* [EXERCISE TASK]: Your task is to copy every line of the records below that contains "from".

* [DATASET RECORDS]:
* * * *
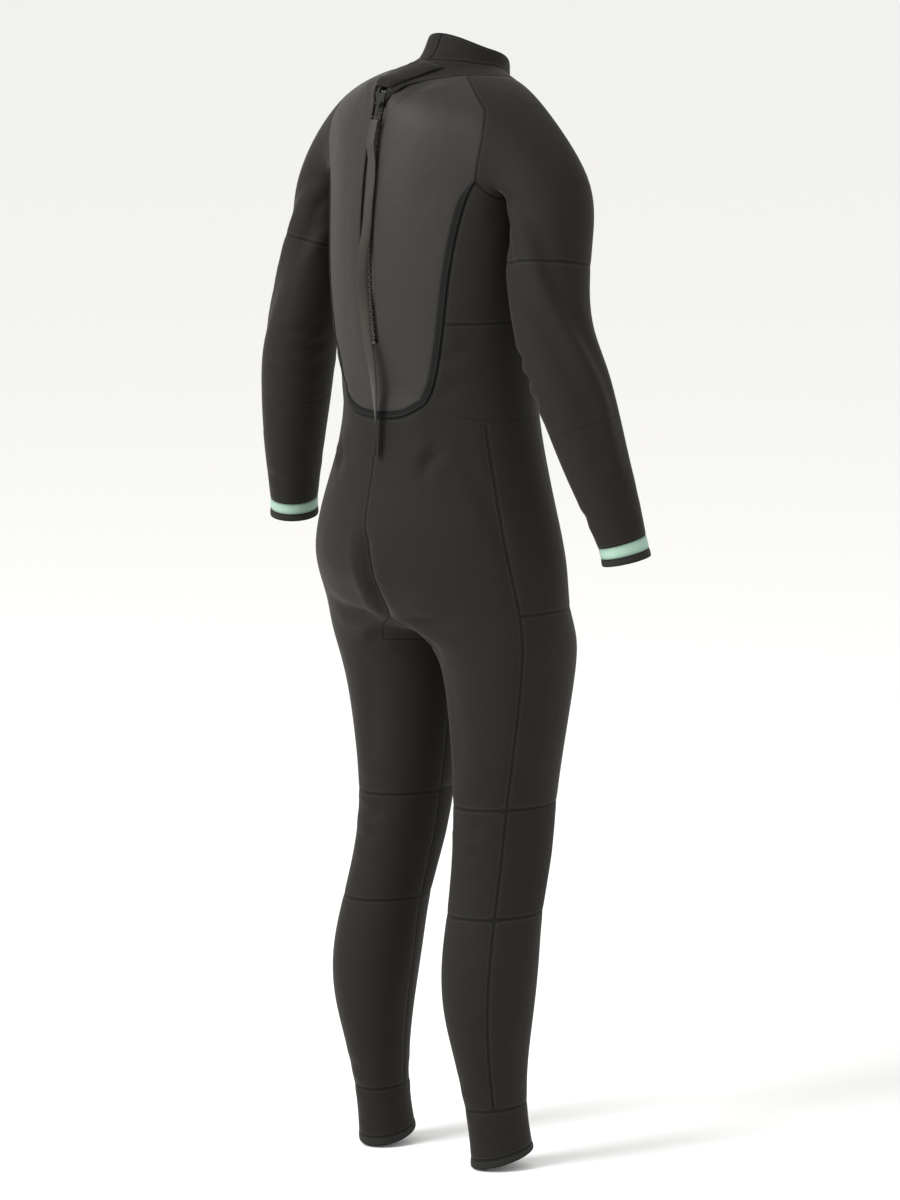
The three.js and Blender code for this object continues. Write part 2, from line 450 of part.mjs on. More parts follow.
* * * *
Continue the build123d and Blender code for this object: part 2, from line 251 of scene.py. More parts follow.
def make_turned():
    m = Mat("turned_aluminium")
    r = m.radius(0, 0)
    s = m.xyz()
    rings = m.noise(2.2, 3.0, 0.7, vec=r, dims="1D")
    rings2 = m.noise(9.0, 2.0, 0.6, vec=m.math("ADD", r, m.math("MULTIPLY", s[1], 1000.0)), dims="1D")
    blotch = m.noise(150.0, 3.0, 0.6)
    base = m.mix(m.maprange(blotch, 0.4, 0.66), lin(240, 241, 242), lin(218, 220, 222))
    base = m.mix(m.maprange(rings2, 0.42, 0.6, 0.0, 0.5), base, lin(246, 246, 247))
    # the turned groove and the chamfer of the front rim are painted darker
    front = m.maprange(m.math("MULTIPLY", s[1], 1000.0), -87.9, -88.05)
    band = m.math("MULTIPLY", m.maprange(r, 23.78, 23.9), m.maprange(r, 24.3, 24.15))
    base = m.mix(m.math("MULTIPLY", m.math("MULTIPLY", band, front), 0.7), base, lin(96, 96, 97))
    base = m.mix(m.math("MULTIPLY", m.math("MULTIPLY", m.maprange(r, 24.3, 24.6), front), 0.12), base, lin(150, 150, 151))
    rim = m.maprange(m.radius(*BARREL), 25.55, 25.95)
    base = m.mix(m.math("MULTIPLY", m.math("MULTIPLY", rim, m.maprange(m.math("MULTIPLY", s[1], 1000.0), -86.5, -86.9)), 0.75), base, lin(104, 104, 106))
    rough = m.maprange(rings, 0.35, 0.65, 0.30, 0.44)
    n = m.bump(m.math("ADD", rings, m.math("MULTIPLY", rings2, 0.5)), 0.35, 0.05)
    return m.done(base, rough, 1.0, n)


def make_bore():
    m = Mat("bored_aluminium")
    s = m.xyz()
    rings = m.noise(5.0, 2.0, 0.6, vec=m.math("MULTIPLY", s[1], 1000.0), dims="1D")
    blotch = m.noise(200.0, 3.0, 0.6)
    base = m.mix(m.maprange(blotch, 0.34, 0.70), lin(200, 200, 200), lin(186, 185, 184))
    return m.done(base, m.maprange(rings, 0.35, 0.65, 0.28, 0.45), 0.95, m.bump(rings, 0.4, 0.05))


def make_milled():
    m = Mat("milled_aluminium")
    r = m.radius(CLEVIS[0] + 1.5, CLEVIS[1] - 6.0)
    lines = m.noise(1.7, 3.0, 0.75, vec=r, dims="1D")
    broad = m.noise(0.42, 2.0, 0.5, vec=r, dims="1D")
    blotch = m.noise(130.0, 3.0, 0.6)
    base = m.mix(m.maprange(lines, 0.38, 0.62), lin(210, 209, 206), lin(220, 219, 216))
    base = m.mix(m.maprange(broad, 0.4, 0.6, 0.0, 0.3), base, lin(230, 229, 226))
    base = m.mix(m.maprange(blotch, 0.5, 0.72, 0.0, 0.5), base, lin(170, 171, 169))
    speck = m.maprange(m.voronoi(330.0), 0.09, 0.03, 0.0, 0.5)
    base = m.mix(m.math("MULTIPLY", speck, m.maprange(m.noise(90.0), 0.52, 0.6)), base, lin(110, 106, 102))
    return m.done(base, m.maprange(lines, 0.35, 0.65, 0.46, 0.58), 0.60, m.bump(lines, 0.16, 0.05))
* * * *
* [REPLY]:
The three.js and Blender code for this object continues. Write part 2, from line 450 of part.mjs on. More parts follow.
Continue the build123d and Blender code for this object: part 2, from line 251 of scene.py. More parts follow.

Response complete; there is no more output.